2025 Medicare Rate Update: Widening the Gap Between Professional Fees and ASC Fees

Each fall, the healthcare industry closely watches for the release of the upcoming year’s Medicare reimbursement rates. Congress requires Medicare to maintain ‘budget neutrality’ for total professional fee spending. This means that if new procedures or billing codes are added (as happens every year), Medicare must offset those increases by cutting payments elsewhere—usually from commonly used, existing codes. As a result, even as the cost of care increases due to inflation, Medicare professional fee reimbursement continues to fall.

In contrast, Ambulatory Surgical Center (ASC) Medicare payments are based on the Hospital Outpatient Prospective Payment System (OPPS). These rates are not subject to budget neutrality and are more responsive to inflation and overall cost-of-care changes.

The difference in methodology was made clear once again when 2025 rates came out. Take, for example, one of the most common ASC procedures: colonoscopy with biopsy: we see that Professional Fee reimbursement declined 4.1% while ASC reimbursement increased 3.4%—a 7.5% swing.

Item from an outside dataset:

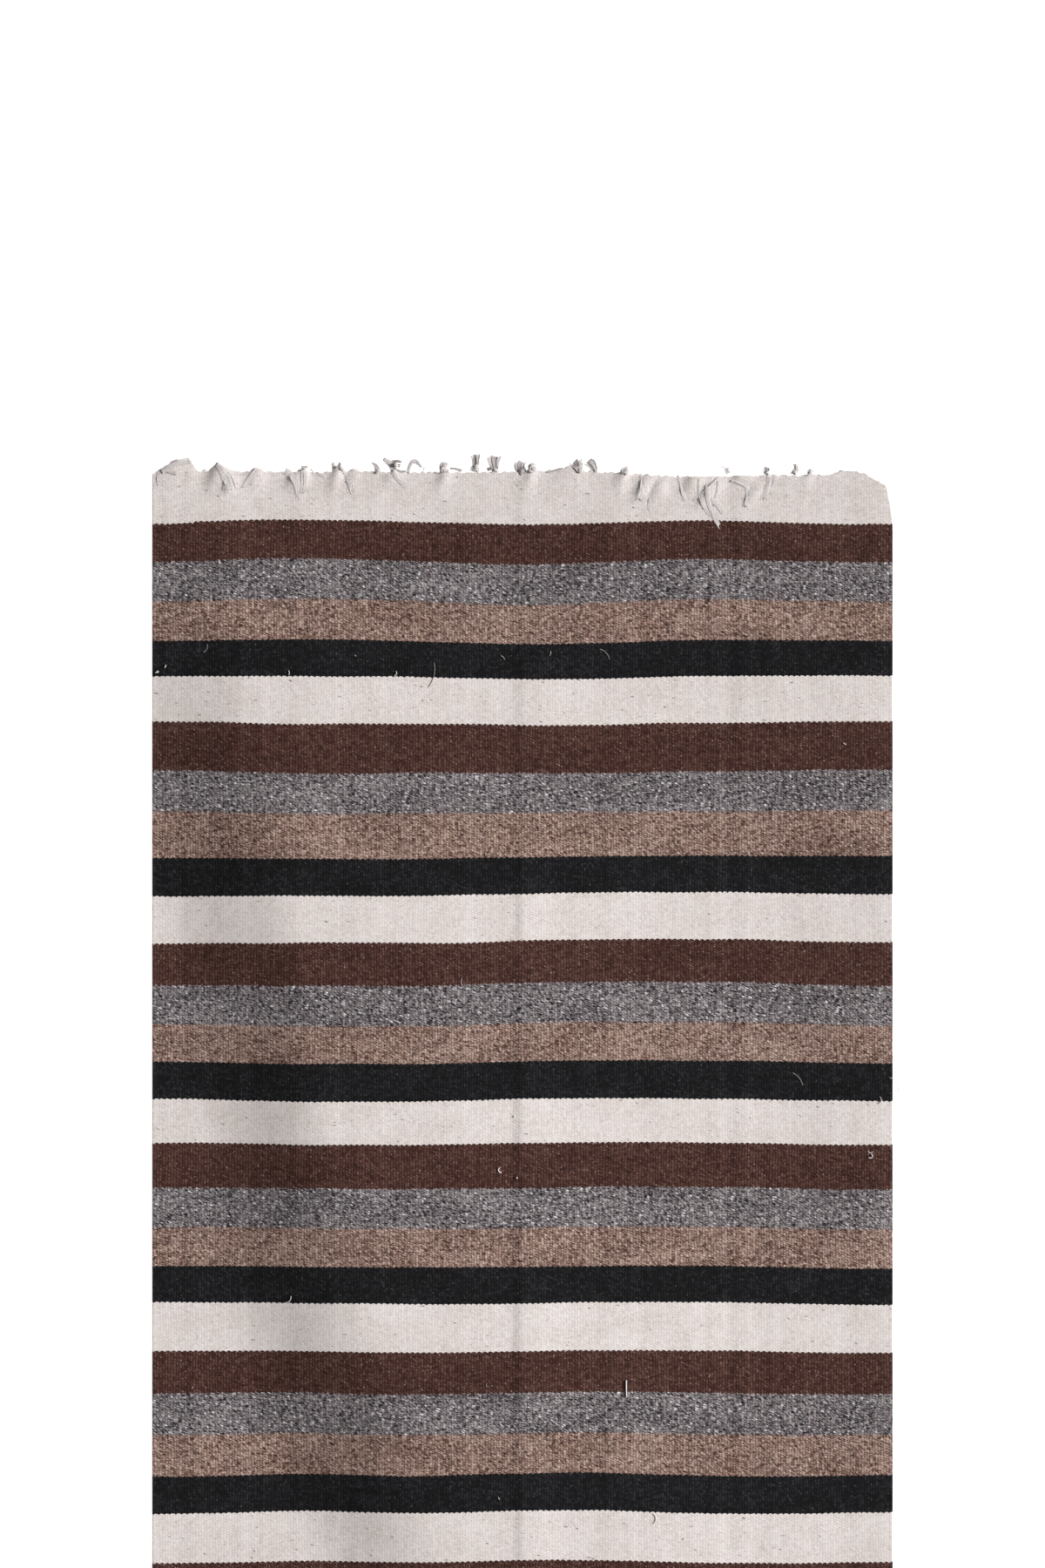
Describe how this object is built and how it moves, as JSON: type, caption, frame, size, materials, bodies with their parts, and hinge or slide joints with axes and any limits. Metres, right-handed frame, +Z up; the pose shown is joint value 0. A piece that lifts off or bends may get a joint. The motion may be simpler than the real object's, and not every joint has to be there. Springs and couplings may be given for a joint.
{
  "type": "kilim runner",
  "caption": "Long narrow flatwoven rug with crosswise colour bands, plain side edges and short knotted warp ends at both ends, laid flat to cover a floor.",
  "frame": {"origin": "centre of the runner's footprint, on the floor it lies on", "axes": "+Y along the length towards the head end, +X across the width, +Z up from the floor"},
  "size_m": [0.8, 2.5507, 0.017],
  "materials": {
    "wool_cloth": "matt weft-faced wool weave in bands of cream, dark brown, grey, tan and black",
    "warp_yarn": "matt undyed twisted yarn"
  },
  "bodies": {
    "root": {"runner_cloth": "wool_cloth", "fringe_head": "warp_yarn", "fringe_foot": "warp_yarn"}
  },
  "joints": []
}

This is now the fourth consecutive year that national professional fee reimbursement has decreased—and the ninth straight year that ASC payments have increased. Over time, this adds up. Using 2016 as a baseline (1.0x), we see that over the last ten years the ASC rate has increased 50% while the professional fee rate has decreased 13%. To put that in real dollars, in 2016, a colonoscopy performed at the office only reimbursed $161 less per case than one performed at an ASC; it now reimburses $411 less per case—a $250 change. No wonder that many office-based surgery suites are struggling to remain financially viable.

Looking Ahead

While there is always uncertainty over future reimbursement, it is unlikely that professional fees will receive a reprieve any time soon. The US economy is being overwhelmed by a record amount of debt, as well as an increasingly aged population with a growing number of Medicare beneficiaries each year.

On the ASC front, the future is more promising. CMS favors the ASC as a site of service—to both the unregulated office and the incredibly expensive hospital. Even today, ASC reimbursement for a given procedure is barely half what is received by a hospital, and this gap is likely to shrink. If proposed site-neutrality legislation passes (as many experts predict), hospital payments will be reduced, while ASC payments may increase—likely converging somewhere in the middle.

For now, office-based gastroenterologists who perform cases in the office are dealing with reduced Medicare reimbursement in the new year, as well as lower reimbursement for many commercial and managed plans that are in one way or another tied to Medicare.

Understanding these trends—and adapting to them—will be critical for practice sustainability in the years ahead.